Anfang und Ende sind entscheidend für jede "Ring"-Deutung. Harry Kupfer stellt dem Vorspiel des Vorspiels ("Rheingold") noch eine stumme Szene mit dem "Urfried" voran: Wotan schneidet aus dem Stamm der Esche seinen die Weltherrschaft bedeutenden Speer. Das ist von beeindruckendem Scharfsinn. Nur müßte es szenisch kräftiger vonstatten gehen als dadurch, daß der Gott die Waffe wie aus einem Futteral zieht.

"Die Welt vergeht." So der letzte Satz der Inhaltsangabe auf dem Programmzettel der "Götterdämmerung". Ganz falsch! Das Finale der Tetralogie trägt einen präzisen Titel, es handelt sich weder um eine "Menschheitsdämmerung" (wie bei der berühmten Lyriksammlung des Expressionisten Kurt Pinthus) noch um atomaren Weltuntergang. Es sind nur die Götter, die untergehen in dieser allerdings exemplarischen Geschichte, die Menschen sehen dem "in sprachlosem Entsetzen" zu, als Überlebende in die Freiheit entlassen, wie von Ludwig Feuerbach oder wie die Deutschen 1945.

So inszeniert Kupfer den Schluß auch, phantasievoll und meisterlich. Noch einmal taucht Wotan auf und wirft seines Speeres Splitter dem Enkel in die Grube nach. Lange und tief sehen sich Wotan und Brünnhilde in die Augen – zwei Gescheiterte, nur daß die Tochter jetzt die erlösende Tat vollbringen wird. Sie entreißt Hagen den Speer und zerbricht ihn. Aber für ein paar fürchterliche Augenblicke bekommt tatsächlich Alberich den gleißenden Ring in die Hand. Hat er gesiegt? Er dreht das Machtsymbol triumphierend – da zerbröselt es ihm zwischen den Fingern. Dumm steht er da, ganz wie Mephisto, als im Orchester die Liebesmelodie überwältigend aufrauscht. Zwei Kinder machen überdeutlich: Kein Spiel hebt an.

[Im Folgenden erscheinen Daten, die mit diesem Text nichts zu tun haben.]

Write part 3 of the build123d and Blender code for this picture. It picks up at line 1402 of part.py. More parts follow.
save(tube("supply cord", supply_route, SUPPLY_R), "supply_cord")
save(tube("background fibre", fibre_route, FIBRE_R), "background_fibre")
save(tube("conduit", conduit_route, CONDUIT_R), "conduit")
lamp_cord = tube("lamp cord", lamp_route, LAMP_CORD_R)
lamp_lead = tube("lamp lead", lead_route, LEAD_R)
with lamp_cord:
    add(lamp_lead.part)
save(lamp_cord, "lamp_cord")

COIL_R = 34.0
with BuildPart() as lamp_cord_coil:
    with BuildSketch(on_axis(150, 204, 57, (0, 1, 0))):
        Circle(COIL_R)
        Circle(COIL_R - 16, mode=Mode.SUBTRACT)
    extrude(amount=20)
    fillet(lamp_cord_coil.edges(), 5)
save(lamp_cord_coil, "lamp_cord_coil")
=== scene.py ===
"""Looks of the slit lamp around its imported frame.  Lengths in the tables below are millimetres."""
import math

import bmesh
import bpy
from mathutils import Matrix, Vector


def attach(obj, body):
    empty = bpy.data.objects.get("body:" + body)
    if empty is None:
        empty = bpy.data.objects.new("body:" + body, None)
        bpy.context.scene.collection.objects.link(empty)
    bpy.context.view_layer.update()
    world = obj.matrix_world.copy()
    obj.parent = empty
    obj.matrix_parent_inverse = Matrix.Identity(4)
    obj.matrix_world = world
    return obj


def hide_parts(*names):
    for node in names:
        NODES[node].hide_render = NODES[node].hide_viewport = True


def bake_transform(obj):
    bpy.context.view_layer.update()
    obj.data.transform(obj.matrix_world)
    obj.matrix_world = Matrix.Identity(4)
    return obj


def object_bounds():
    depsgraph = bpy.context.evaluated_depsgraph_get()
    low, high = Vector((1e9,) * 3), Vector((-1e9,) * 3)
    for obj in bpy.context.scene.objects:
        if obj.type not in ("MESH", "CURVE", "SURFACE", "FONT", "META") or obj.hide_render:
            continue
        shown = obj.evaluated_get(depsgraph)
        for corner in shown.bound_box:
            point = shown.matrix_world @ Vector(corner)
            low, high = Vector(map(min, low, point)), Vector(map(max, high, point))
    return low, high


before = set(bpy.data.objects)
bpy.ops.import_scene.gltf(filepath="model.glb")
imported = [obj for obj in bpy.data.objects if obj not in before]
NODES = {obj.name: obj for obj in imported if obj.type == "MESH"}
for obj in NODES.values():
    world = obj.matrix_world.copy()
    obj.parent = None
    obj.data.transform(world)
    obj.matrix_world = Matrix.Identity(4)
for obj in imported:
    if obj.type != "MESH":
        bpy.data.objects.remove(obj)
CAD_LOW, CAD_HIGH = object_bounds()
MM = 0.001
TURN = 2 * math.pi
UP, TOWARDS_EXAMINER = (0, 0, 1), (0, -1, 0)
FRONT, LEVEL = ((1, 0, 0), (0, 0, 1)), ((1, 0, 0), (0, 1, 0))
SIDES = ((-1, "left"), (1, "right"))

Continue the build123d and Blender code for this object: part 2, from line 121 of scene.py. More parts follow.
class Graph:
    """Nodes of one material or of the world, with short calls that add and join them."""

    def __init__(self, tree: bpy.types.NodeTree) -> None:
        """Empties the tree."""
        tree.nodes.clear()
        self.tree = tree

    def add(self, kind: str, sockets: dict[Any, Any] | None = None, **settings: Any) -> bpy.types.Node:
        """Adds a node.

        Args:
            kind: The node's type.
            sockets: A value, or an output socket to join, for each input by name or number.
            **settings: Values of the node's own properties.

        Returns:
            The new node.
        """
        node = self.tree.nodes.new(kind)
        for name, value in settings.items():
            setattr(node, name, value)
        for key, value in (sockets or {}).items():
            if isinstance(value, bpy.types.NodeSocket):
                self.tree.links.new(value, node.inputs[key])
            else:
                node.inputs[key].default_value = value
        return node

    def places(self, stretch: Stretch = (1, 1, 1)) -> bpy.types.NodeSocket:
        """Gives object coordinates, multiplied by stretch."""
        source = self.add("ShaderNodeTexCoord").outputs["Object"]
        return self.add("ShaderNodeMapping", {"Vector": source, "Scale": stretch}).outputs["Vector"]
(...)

Ein Einwand gegen Kupfers Personenführung: seine Götter benehmen sich von Anfang an albern und oberflächlich, ihr Unglück bewirkt kaum Sympathie. Das gilt sogar für den wunderbaren John Tomlinson, in dem Kupfers Spiel- und Bewegungsdrang einen vielleicht allzu willigen und fähigen Partner fand. Ein Göttervater als bloßer Aufschneider und tobender Hallodry, der sogar bei Alberichs Ringfluch herumtanzt, steht sich selbst im Wege. Und auch als Hagen ist Tomlinson mehr Intrigant als schreckliche Autorität. Sängerisch war der Waliser Spitze: ein warmer Heldenbariton, der zum finsteren Baß (oder umgekehrt) die Stimme charakteristisch zu färben versteht.

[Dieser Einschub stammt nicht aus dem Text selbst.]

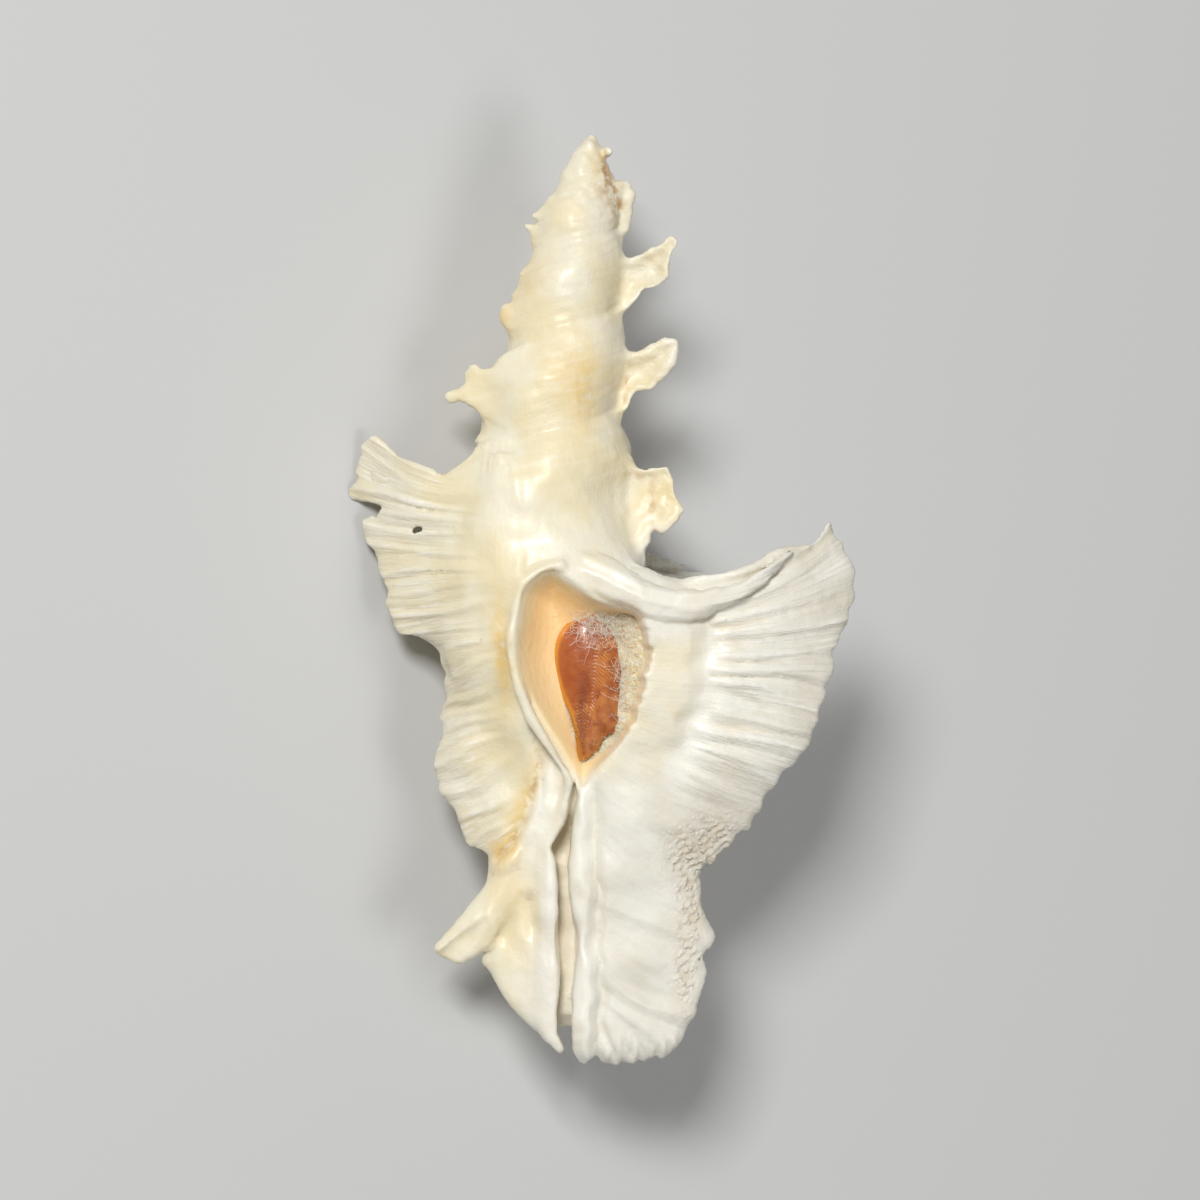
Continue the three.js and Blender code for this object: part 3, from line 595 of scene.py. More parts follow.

Anrührend und überzeugend Anne Schwanewilms, die erstmals in Berlin die Sieglinde sang. Als Gutrune macht die junge Sängerin in Reinhard Heinrichs schönen Kostümen die Entwicklung vom anmutig-koketten Dummchen zur Ahnung des Tragischen deutlich. Ein bewährter Siegmund: Poul Elming. Noch keine Erda mit ihrem hellen Akt: Anna Larsson. Beim Publikum umstritten: Siegfried Jerusalem und Carol Yahr. Darüber sollte nicht zu kurz kommen, wie rollendeckend von den Schmiedeliedern bis zur Anrufung der "heiligen Braut" Jerusalem den Siegfried gestaltet, ein fettfreier Held – mit der Leichtigkeit eines Spieltenors. Auch die Amerikanerin Carol Yahr gestaltet intelligent und einfühlsam. Über die ganz große Brünnhilden-Stimme verfügt sie freilich nicht.

Von Daniel Barenboim und der Staatskapelle werden die Sänger nie übertönt. Aber unversehens ballt sich der musikalische Fluß immer wieder zum tosenden Katarakt.